In 2017-2008, after a series of armed attacks on his remote centre he was obiliged to close operations and distribute his rehab collection of raptors to others, all of who he coached and supported. He joined the late Sarah Higgins and Shiv Kapila in 2010 and setup “The Kenya Bird of Prey Trust” (registered in 2015) from which they aimed to continue their commitment to raptor conservation.

In 2017, most of the trusts’ infrastructural development floundered because of the untimely death of Sarah Higgins, but the trust, in keeping with its former ethos, has increased the numbers of those interested in hands on raptor conservation by distributing birds between six individuals and institutions that all have conservation education programmes. Today the trust oversees the group and now reaches more Kenyans than ever previously amounting to some hundreds a week that include school, officials, leaders, and “movers and shakers”.

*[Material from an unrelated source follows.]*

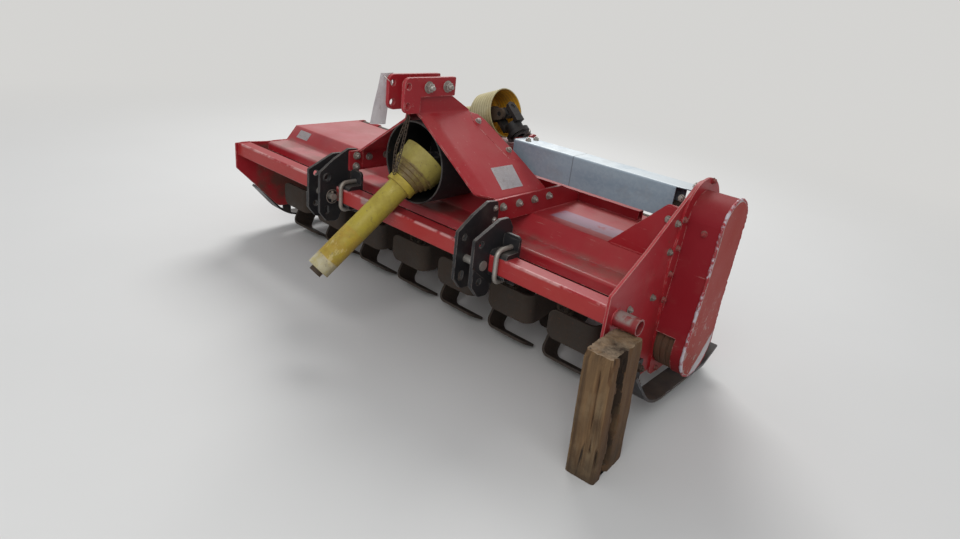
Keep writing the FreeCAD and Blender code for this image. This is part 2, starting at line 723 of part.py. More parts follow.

At his own cost, Simon built a rustic centre on Soysambu Conservancy to free fly and “soft release” raptors previously held in small pens undergoing treatment at Naivasha. By 2018, it was obliged to change its direction and cater to birds not capable of release, including two pairs of Crowned Eagles receiving some support from the trust. His fellow trustee, Shiv Kapila at Kilimandege Sanctuary Naivasha, has also expanded his facility and the two centres exchange birds as and when required.

Both centres need to expand and improve and it needs significant outside fiscal supports as well as much more robust human resources at trustee and day to day management level if it is to achieve its mandate to have a world class centre, avian clinic, education/information centre. It must create succession and financial independence from Simon Thomsett’s income (much compromised by the daily caring of the raptors), and the occasional benefactor. The predicated mass raptor loses of new hazards, such as wind farms, multilane highways across protected areas, new lethal powerlines, and continued poisoning may offer finance opportunities to “off set” these losses. But these funds are hotly contested for by others with no living responsibilities. The future, therefore, predicts a much greater volume of raptors requiring rehabilitation.

While rehabilitation dominates the work of the trust because it cannot turn away from a crippled bird in need, the greater role that education and creating local capacity for raptor conservation remains the top agenda. However, this requires the long term security of the rehabilitation centres, before these greater aspirations can be returned to.